Take the entries below and print only the lines from the one with "pitch = (top - bottom) / spring_turns" through the one with "return low, high", exactly as they stand, both ends included.

*** EXCERPTED RECORDS ***

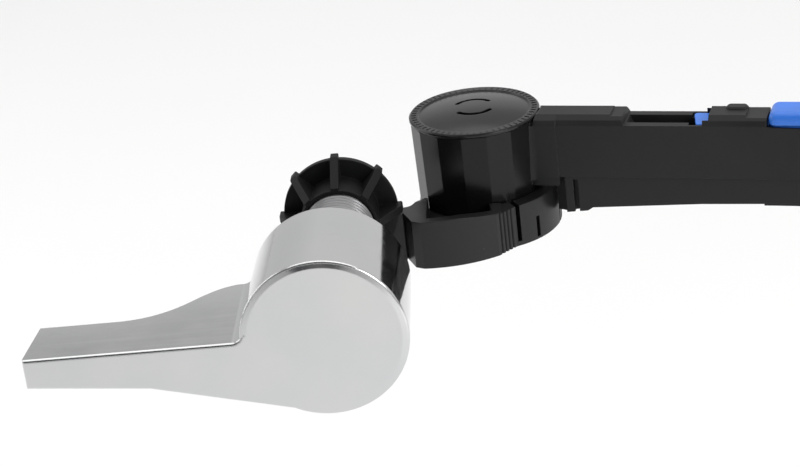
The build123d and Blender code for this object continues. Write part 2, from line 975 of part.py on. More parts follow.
def sleeve_top_cuts():
    """Window with its sills, and the lowered rim round the latch pad."""
    sill = facing_y(
        make_face(
            Polyline(
                (window_start - window_bevel, arm_top + overcut),
                (window_start - window_bevel, arm_top),
                (window_start, window_sill),
                (window_end, window_sill),
                (window_end, arm_top + overcut),
                close=True,
            )
        ),
        -arm_width,
        arm_width,
    )
    slot_start = window_start + window_slot_inset
    slot = facing_y(
        make_face(
            Polyline(
                (slot_start, arm_top + overcut),
                (slot_start, window_sill),
                (slot_start + window_ramp, channel_top - overcut),
                (window_end, channel_top - overcut),
                (window_end, arm_top + overcut),
                close=True,
            )
        ),
        -bay_width / 2,
        bay_width / 2,
    )
    notch_half = tongue_width / 2 + sliding_gap
    notch = block(
        (tongue_start - sliding_gap, tongue_end + sliding_gap),
        (-notch_half, notch_half),
        (tongue_top - tongue_thickness - sliding_gap, arm_top + overcut),
    )
    front_step = block(
        (arm_step_start, window_start),
        (-arm_width, arm_width),
        (arm_top - arm_step_depth, arm_top + overcut),
    )
    bridge_step = block(
        (bump_end, pad_start),
        (-arm_width, arm_width),
        (arm_top - bridge_step_depth, arm_top + overcut),
    )
    rim = facing_y(
        make_face(
            Polyline(
                (pad_start - well_gap, well_rim_height(pad_start - well_gap)),
                (pad_end + well_gap, well_rim_height(pad_end + well_gap)),
                (pad_end + well_gap, far),
                (pad_start - well_gap, far),
                close=True,
            )
        ),
        -arm_width,
        arm_width,
    )
    return [sill, slot, notch, front_step, bridge_step, rim]


def foot_grooves():
    """Grooves down both sides of the foot, which leave its end as a rib on a thinner web."""
    start = foot_start + foot_rib_width
    web_half = arm_width / 2 - foot_groove_depth
    z_range = (arm_bottom_root - overcut, root_underside)
    slot = block((start, start + foot_groove_width), (-arm_width, arm_width), z_range)
    return slot - block((start, start + foot_groove_width), (-web_half, web_half), z_range)


def click_nub():
    """Wedge on the foot's end that faces the notches in the base's rim."""
    tip = base_radius + nub_gap
    root = foot_start + overcut
    plan = make_face(
        Polyline(
            (root, -nub_root_half),
            (tip, -nub_tip_half),
            (tip, nub_tip_half),
            (root, nub_root_half),
            close=True,
        )
    )
    return facing_z(plan, arm_bottom_root, root_underside)


def make_drum():
    """Sixteen-sided tapered drum, solid, about the hub axis."""
    bottom = base_floor_top + sliding_gap
    top = cap_top - cap_thickness
    low = Pos(0, 0, bottom) * Rot(0, 0, drum_turn_deg) * RegularPolygon(drum_bottom_radius, drum_sides)
    high = Pos(0, 0, top) * Rot(0, 0, drum_turn_deg) * RegularPolygon(drum_top_radius, drum_sides)
    return loft([low, high])


def make_arm_sleeve():
    """Drum and arm sleeve in one moulding, with the window, latch well and click nub."""
    upper = along_x(sleeve_section(0, arm_lip), root_band_end - overcut, arm_end)
    body = upper + sleeve_lower_body() + sleeve_root() + root_gusset() + make_drum()
    for hollow in sleeve_hollows():
        body = body - hollow
    for cut in sleeve_top_cuts():
        body = body - cut
    body = body - foot_grooves() + click_nub()
    bottom = base_floor_top + sliding_gap
    bore_radius = drum_bottom_radius - drum_wall
    drum_bore = turned_on_z([
        (0, bottom + drum_floor),
        (bore_radius, bottom + drum_floor),
        (bore_radius, cap_top + overcut),
        (0, cap_top + overcut),
    ])
    post_bore = turned_on_z([
        (0, bottom - overcut),
        (post_radius + running_gap, bottom - overcut),
        (post_radius + running_gap, cap_top),
        (0, cap_top),
    ])
    cap_room = turned_on_z([
        (0, cap_top - cap_thickness),
        (cap_radius + sliding_gap, cap_top - cap_thickness),
        (cap_radius + sliding_gap, cap_top + overcut),
        (0, cap_top + overcut),
    ])
    bump = block(
        (bump_start, bump_end),
        (bump_front, bump_back),
        (arm_shoulder + bump_round, arm_top + bump_height),
    )
    bump = fillet(bump.edges().filter_by(Axis.Z), bump_round)
    bump = chamfer(bump.faces().sort_by(Axis.Z)[-1].edges(), bump_chamfer)
    body = body - drum_bore - post_bore - cap_room + bump
    pin_hole = Pos(latch_pivot, latch_pin_skin, latch_pivot_height) * Rot(90, 0, 0) * Cylinder(
        latch_pin_radius + running_gap / 2, arm_width
    )
    return along_arm(body - pin_hole)


def make_hub_cap():
    """Crowned round cap with a flat rim, two curved slots and a skirt that plugs the drum."""
    underside = cap_top - cap_thickness
    skirt_outer = drum_bottom_radius - drum_wall - 2 * seat_gap
    crown_edge = cap_radius - cap_rim_width
    cap = turned_on_z([
        (0, underside),
        (skirt_outer - cap_skirt_wall, underside),
        (skirt_outer - cap_skirt_wall, underside - cap_skirt_depth),
        (skirt_outer, underside - cap_skirt_depth),
        (skirt_outer, underside),
        (cap_radius - cap_edge_round, underside),
        (cap_radius, underside + cap_edge_round),
        (cap_radius, cap_top - cap_edge_round),
        (cap_radius - cap_edge_round, cap_top),
        (crown_edge, cap_top),
        (crown_edge - cap_groove, cap_top - cap_groove),
        (0, cap_top - cap_groove),
    ])
    crown_rise = cap_crown + cap_groove
    crown_base = crown_edge - cap_groove
    ball_radius = (crown_base**2 + crown_rise**2) / (2 * crown_rise)
    ball = Pos(0, 0, cap_top + cap_crown - ball_radius) * Sphere(ball_radius)
    cap = cap + (ball & facing_z(Circle(crown_base), underside, far))
    for side in (0, 180):
        middle = 90 + side + cap_slot_turn_deg
        arc = CenterArc((0, 0), cap_slot_radius, middle - cap_slot_span_deg / 2, cap_slot_span_deg)
        slot = SlotArc(arc, cap_slot_width)
        cap = cap - facing_z(slot, underside - overcut, far)
    return along_arm(Rot(0, 0, -arm_rest_deg) * cap)


def make_slide_arm():
    """Telescoping arm with an I-shaped section, a rack on top and holes for the chain."""
    half = arm_width / 2 - arm_side_wall - slide_gap
    bottom = arm_bottom_end + channel_bottom_wall + slide_gap
    top = channel_top - slide_gap
    blank = block((slide_start, slide_end), (-half, half), (bottom, top))
    across = blank.edges().filter_by(Axis.Y)
    tip_edges = across.filter_by_position(Axis.X, slide_end - pick_margin, slide_end + pick_margin)
    blank = fillet(tip_edges, tip_round)
    groove_x = (slide_start + slide_end_wall, slide_end - slide_end_wall)
    groove_z = (bottom + slide_flange, top - slide_flange)
    for groove_y in ((-half - overcut, -slide_web / 2), (slide_web / 2, half + overcut)):
        blank = blank - block(groove_x, groove_y, groove_z)
    rack_gap = rack_pitch * rack_gap_share
    for index in range(rack_count):
        start = slide_start + rack_margin + index * rack_pitch
        tooth_gap = facing_y(
            make_face(
                Polyline(
                    (start, top + overcut),
                    (start, top - rack_depth),
                    (start + rack_gap, top - rack_depth),
                    (start + rack_gap + rack_lean, top + overcut),
                    close=True,
                )
            ),
            -half - overcut,
            half + overcut,
        )
        blank = blank - tooth_gap
    for index in range(chain_hole_count):
        place = slide_end - chain_hole_margin - index * chain_hole_pitch
        hole = Pos(place, 0, (bottom + top) / 2) * Rot(90, 0, 0) * Cylinder(chain_hole_radius, 4 * half)
        blank = blank - hole
    return along_arm(blank)


def make_latch_button():
    """Rocker latch: tongue and tooth in the window, beam under the bridge, and thumb pad."""
    beam_half = bay_width / 2 - sliding_gap
    beam_start = tongue_start + tongue_slant + tongue_overhang
    beam = block(
        (beam_start, pad_start + 2 * pad_corner),
        (-beam_half, beam_half),
        (latch_beam_bottom, latch_beam_top),
    )
    tooth_tip = channel_top - slide_gap + sliding_gap
    tooth = facing_y(
        make_face(
            Polyline(
                (beam_start, latch_beam_bottom + overcut),
                (beam_start + tooth_slope, tooth_tip),
                (beam_start + tooth_length, tooth_tip),
                (beam_start + tooth_length + 2 * tooth_slope, latch_beam_bottom + overcut),
                close=True,
            )
        ),
        -beam_half,
        beam_half,
    )
    stem = block(
        (beam_start, tongue_end - tongue_overhang),
        (-beam_half, beam_half),
        (latch_beam_bottom, tongue_top),
    )
    tab_half = tongue_width / 2
    tab_plan = make_face(
        Polyline(
            (tongue_start, tab_half),
            (tongue_start + tongue_slant, -tab_half),
            (tongue_end, -tab_half),
            (tongue_end, tab_half),
            close=True,
        )
    )
    tab = facing_z(fillet(tab_plan.vertices(), tongue_round), tongue_top - tongue_thickness, tongue_top)
    tab = fillet(tab.faces().sort_by(Axis.Z)[-1].edges(), tongue_top_round)
    at_pivot = Pos(latch_pivot, 0, latch_pivot_height) * Rot(90, 0, 0)
    boss = at_pivot * Cylinder(latch_boss_radius, 2 * beam_half)
    pad_width = arm_width - 2 * pad_inset
    pad = block((pad_start, pad_end), (-pad_width / 2, pad_width / 2), (pad_skirt, pad_top))
    pad = fillet(pad.edges().filter_by(Axis.Z), pad_corner)
    pad = fillet(pad.faces().sort_by(Axis.Z)[-1].edges(), pad_round)
    plug_half = arm_width / 2 - well_skin - sliding_gap
    plug = block((pad_start, pad_end), (-plug_half, plug_half), (pad_plug_bottom, pad_skirt + overcut / 2))
    pad = pad + fillet(plug.edges().filter_by(Axis.Z), pad_corner)
    for index in range(pad_grip_count):
        height = pad_top + pad_grip_radius - pad_grip_depth
        groove = Pos(pad_grip_start + index * pad_grip_pitch, 0, height) * Rot(90, 0, 0)
        pad = pad - groove * Cylinder(pad_grip_radius, pad_width - 2 * pad_grip_margin)
    pocket = Pos(spring_place, 0, pad_plug_bottom + spring_pocket / 2) * Cylinder(
        spring_radius + sliding_gap, spring_pocket
    )
    body = beam + tooth + stem + tab + boss + pad - pocket
    pin_hole = at_pivot * Cylinder(latch_pin_radius + running_gap, arm_width)
    return along_arm(body - pin_hole)


def make_latch_pin():
    """Pin that the latch rocks on, pressed in from the sleeve's back."""
    length = arm_width - latch_pin_skin - 2 * seat_gap
    middle = latch_pin_skin / 2
    pin = Pos(latch_pivot, middle, latch_pivot_height) * Rot(90, 0, 0) * Cylinder(latch_pin_radius, length)
    return along_arm(pin)


def make_latch_spring():
    """Small open coil spring that lifts the latch pad."""
    bottom = well_floor + spring_wire / 2 + spring_end_gap
    top = pad_plug_bottom + spring_pocket - spring_wire / 2 - spring_end_gap
    pitch = (top - bottom) / spring_turns
    coil = Helix(pitch=pitch, height=top - bottom, radius=spring_radius - spring_wire / 2)
    start = coil @ 0
    section = Plane(origin=start, z_dir=coil % 0) * Circle(spring_wire / 2)
    spring = sweep(section, path=coil, is_frenet=True)
    return along_arm(Pos(spring_place, 0, bottom) * spring)


makers = {
    "handle_shell": make_handle_shell,
    "handle_pin": make_handle_pin,
    "shank_bushing": make_shank_bushing,
    "spindle": make_spindle,
    "thrust_washer": make_thrust_washer,
    "mounting_nut": make_mounting_nut,
    "swivel_bracket": make_swivel_bracket,
    "boss_washer": make_boss_washer,
    "boss_screw": make_boss_screw,
    "pivot_washer": make_pivot_washer,
    "pivot_screw": make_pivot_screw,
    "arm_sleeve": make_arm_sleeve,
    "hub_cap": make_hub_cap,
    "slide_arm": make_slide_arm,
    "latch_button": make_latch_button,
    "latch_pin": make_latch_pin,
    "latch_spring": make_latch_spring,
}

os.makedirs("parts", exist_ok=True)
for node, maker in makers.items():
    shape = maker()
    export_step(shape, "parts/" + node + ".step")
    print(node, len(shape.solids()), round(shape.volume, 1))
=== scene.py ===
import math

import bmesh
import bpy
from mathutils import Matrix, Vector


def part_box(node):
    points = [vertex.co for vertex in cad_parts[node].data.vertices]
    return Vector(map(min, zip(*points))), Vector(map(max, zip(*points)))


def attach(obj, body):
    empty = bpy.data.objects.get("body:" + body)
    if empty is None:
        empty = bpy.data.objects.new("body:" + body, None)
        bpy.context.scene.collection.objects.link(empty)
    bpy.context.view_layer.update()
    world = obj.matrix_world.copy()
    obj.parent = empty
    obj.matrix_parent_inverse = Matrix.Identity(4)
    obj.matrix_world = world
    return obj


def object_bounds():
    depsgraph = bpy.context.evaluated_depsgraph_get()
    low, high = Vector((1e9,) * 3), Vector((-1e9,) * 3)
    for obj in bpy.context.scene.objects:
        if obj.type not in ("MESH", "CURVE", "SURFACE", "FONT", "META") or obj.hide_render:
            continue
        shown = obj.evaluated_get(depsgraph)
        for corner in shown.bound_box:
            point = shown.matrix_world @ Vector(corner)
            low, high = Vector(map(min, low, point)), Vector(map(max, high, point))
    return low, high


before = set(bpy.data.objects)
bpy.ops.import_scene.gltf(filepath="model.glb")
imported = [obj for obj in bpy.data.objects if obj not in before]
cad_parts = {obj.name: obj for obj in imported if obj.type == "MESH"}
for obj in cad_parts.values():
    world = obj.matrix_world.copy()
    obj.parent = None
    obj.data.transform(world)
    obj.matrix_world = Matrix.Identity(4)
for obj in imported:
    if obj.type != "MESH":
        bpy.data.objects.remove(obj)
cad_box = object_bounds()
mm = 0.001

# Camera, as worked out from the photograph
camera_place = Vector((0.04981, -0.43076, 0.20283))
camera_forward = Vector((-0.0711, 0.9100, -0.4084))
camera_up = Vector((0.0858, 0.4135, 0.9064))
camera_lens = 96.8
camera_sensor = 36.0
camera_near = 0.01
camera_far = 50.0

# Floor
floor_drop = 0.22
floor_half = 4.0
floor_shade = (0.90, 0.90, 0.895)
floor_pale = (0.94, 0.94, 0.94)
floor_cloud_scale = 3.0
floor_cloud_detail = 3.0
floor_cloud_roughness = 0.55
floor_roughness = 0.85

# Room tones, each at the rise above the horizon where it is reached
horizon_tone = 0.78
wall_rise = 0.418
wall_tone = 0.80
cornice_rise = 0.436
cornice_tone = 0.56
cove_rise = 0.452
cove_tone = 0.62
ceiling_rise = 0.60
ceiling_tone = 0.70
overhead_tone = 0.90

# Dimmer left side of the room
left_dim_start = -0.12
left_dim_full = -0.50
left_dim_share = 0.20
black = (0.0, 0.0, 0.0)

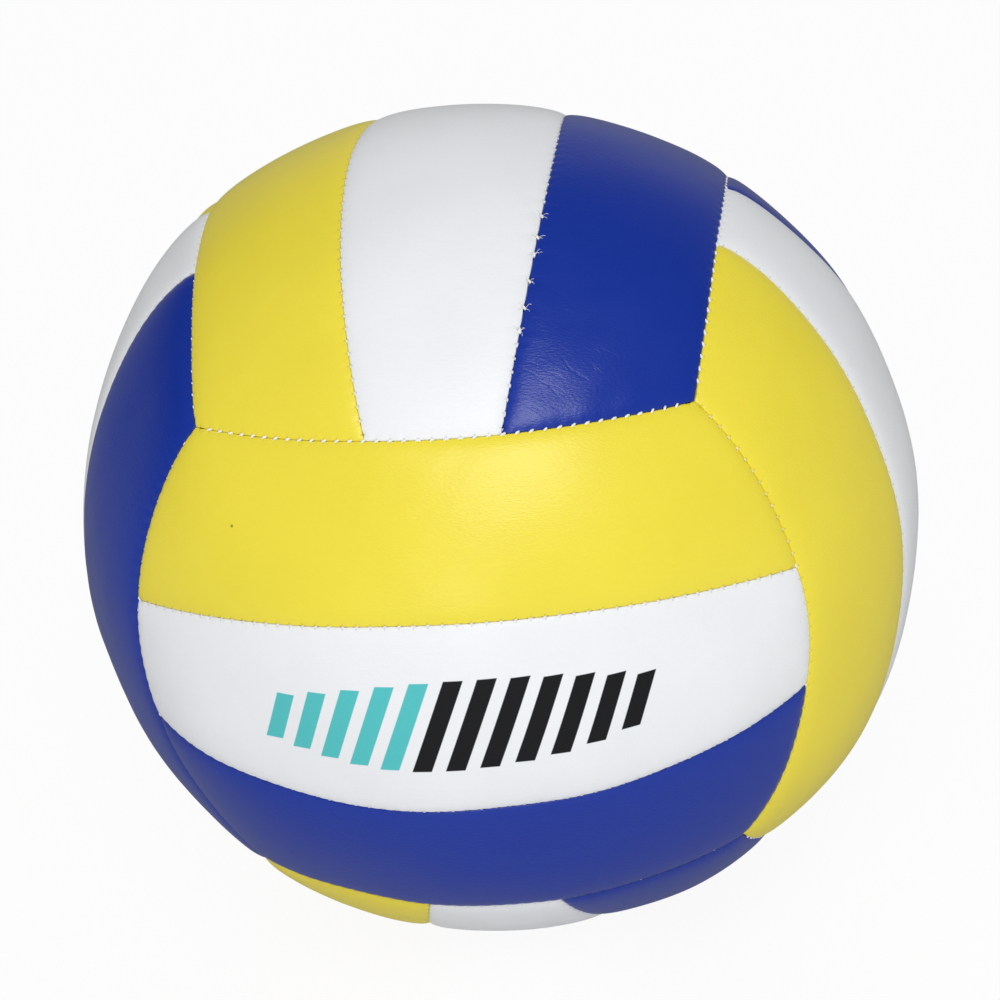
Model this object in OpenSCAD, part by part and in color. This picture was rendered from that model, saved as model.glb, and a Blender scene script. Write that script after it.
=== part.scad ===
// Machine-sewn beach volleyball of eighteen panels, in six faces of three strips.
// The ball's centre is the origin. The front face looks along -Y and the valve along +Y.

/* [Ball] */
// Circumference round the crowns of the panels
circumference = 670; // [655:1:685]
// Angle from the middle of a face to the seam beside its middle strip
strip_angle = 14.2; // [12.5:0.1:16]
// Angle that the ends of a face's strips bow past the cube's edge
end_bow = 6.7; // [4:0.1:8]
// Depth that the ball's own weight flattens where it stands
flat_depth = 0.2; // [0.1:0.05:0.4]

/* [Cover] */
// Thickness of the synthetic leather
skin_t = 0.9; // [0.7:0.05:1.1]
// Thickness of the foam under the leather
foam_t = 2.2; // [1.6:0.1:3]
// Thickness of the woven lining
lining_t = 0.4; // [0.3:0.05:0.6]
// Layer of adhesive between two layers of a panel
glue_t = 0.1; // [0.08:0.01:0.15]
// Depth of the groove along a seam
groove_depth = 1.2; // [1:0.1:1.4]
// Distance that a panel's crown stands back from its turned-in edge
groove_side = 0.9; // [0.7:0.1:1.2]
// Clear width between the turned-in edges of two panels
seam_gap = 0.4; // [0.3:0.05:0.5]
// Length that the hem stands in past the lining
hem_extra = 0.6; // [0.5:0.05:0.9]

/* [Thread] */
// Diameter of the sewing thread
thread_d = 0.8; // [0.6:0.05:0.9]
// Clearance under the thread
thread_clear = 0.06; // [0.04:0.01:0.1]
// Length at each end of a seam that the thread leaves bare
seam_margin = 1.6; // [1.4:0.1:3]

/* [Bladder] */
// Thickness of the rubber bladder
bladder_t = 0.8; // [0.6:0.05:1.2]
// Clearance between the bladder and the hems
bladder_clear = 0.15; // [0.1:0.05:0.3]

/* [Valve] */
// Bore that the pump's needle goes into
needle_d = 2; // [1.8:0.1:2.4]
// Depth of the needle bore under its funnel
needle_depth = 12; // [10:0.5:14]
// Width of the funnel that leads the needle in
funnel_d = 3.4; // [3:0.1:4]
// Depth of that funnel
funnel_depth = 0.9; // [0.6:0.1:1.2]
// Diameter of the valve core's shank
core_d = 5; // [4.4:0.1:5.6]
// Length of the valve core under its head
core_length = 16; // [15.6:0.2:18]
// Height of the tapered tip of the valve core
core_tip = 1.5; // [1:0.1:2]
// Width of the end of that tip
core_tip_d = 3; // [2.6:0.1:4]
// Diameter of the valve core's head
core_head_d = 6.6; // [6.2:0.1:7]
// Thickness of the valve core's head
core_head_t = 1.2; // [1:0.1:1.6]
// Outer diameter of the valve body
valve_body_d = 9; // [8.4:0.1:10]
// Depth of the valve below the ball's surface
valve_recess = 1; // [0.8:0.1:1.4]
// Length of the valve body that stands in past the core
body_tail = 1; // [0.6:0.1:2]
// Diameter of the flange bonded to the bladder
valve_flange_d = 28; // [24:1:32]
// Thickness of that flange
valve_flange_t = 1.4; // [1:0.1:1.8]
// Diameter of the cloth patch round the valve hole
patch_d = 32; // [28:1:36]
// Thickness of the patch
patch_t = 0.3; // [0.2:0.05:0.35]
// Clearance round the valve body where it passes the cover and bladder
valve_clear = 0.25; // [0.15:0.05:0.4]
// Clearance round the valve core in the valve body
core_clear = 0.08; // [0.05:0.01:0.1]

/* [Hidden] */
$fn = 96;
ball_r = circumference / (2 * PI);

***

RESULT:
    pitch = (top - bottom) / spring_turns
    coil = Helix(pitch=pitch, height=top - bottom, radius=spring_radius - spring_wire / 2)
    start = coil @ 0
    section = Plane(origin=start, z_dir=coil % 0) * Circle(spring_wire / 2)
    spring = sweep(section, path=coil, is_frenet=True)
    return along_arm(Pos(spring_place, 0, bottom) * spring)


makers = {
    "handle_shell": make_handle_shell,
    "handle_pin": make_handle_pin,
    "shank_bushing": make_shank_bushing,
    "spindle": make_spindle,
    "thrust_washer": make_thrust_washer,
    "mounting_nut": make_mounting_nut,
    "swivel_bracket": make_swivel_bracket,
    "boss_washer": make_boss_washer,
    "boss_screw": make_boss_screw,
    "pivot_washer": make_pivot_washer,
    "pivot_screw": make_pivot_screw,
    "arm_sleeve": make_arm_sleeve,
    "hub_cap": make_hub_cap,
    "slide_arm": make_slide_arm,
    "latch_button": make_latch_button,
    "latch_pin": make_latch_pin,
    "latch_spring": make_latch_spring,
}

os.makedirs("parts", exist_ok=True)
for node, maker in makers.items():
    shape = maker()
    export_step(shape, "parts/" + node + ".step")
    print(node, len(shape.solids()), round(shape.volume, 1))
=== scene.py ===
import math

import bmesh
import bpy
from mathutils import Matrix, Vector


def part_box(node):
    points = [vertex.co for vertex in cad_parts[node].data.vertices]
    return Vector(map(min, zip(*points))), Vector(map(max, zip(*points)))


def attach(obj, body):
    empty = bpy.data.objects.get("body:" + body)
    if empty is None:
        empty = bpy.data.objects.new("body:" + body, None)
        bpy.context.scene.collection.objects.link(empty)
    bpy.context.view_layer.update()
    world = obj.matrix_world.copy()
    obj.parent = empty
    obj.matrix_parent_inverse = Matrix.Identity(4)
    obj.matrix_world = world
    return obj


def object_bounds():
    depsgraph = bpy.context.evaluated_depsgraph_get()
    low, high = Vector((1e9,) * 3), Vector((-1e9,) * 3)
    for obj in bpy.context.scene.objects:
        if obj.type not in ("MESH", "CURVE", "SURFACE", "FONT", "META") or obj.hide_render:
            continue
        shown = obj.evaluated_get(depsgraph)
        for corner in shown.bound_box:
            point = shown.matrix_world @ Vector(corner)
            low, high = Vector(map(min, low, point)), Vector(map(max, high, point))
    return low, high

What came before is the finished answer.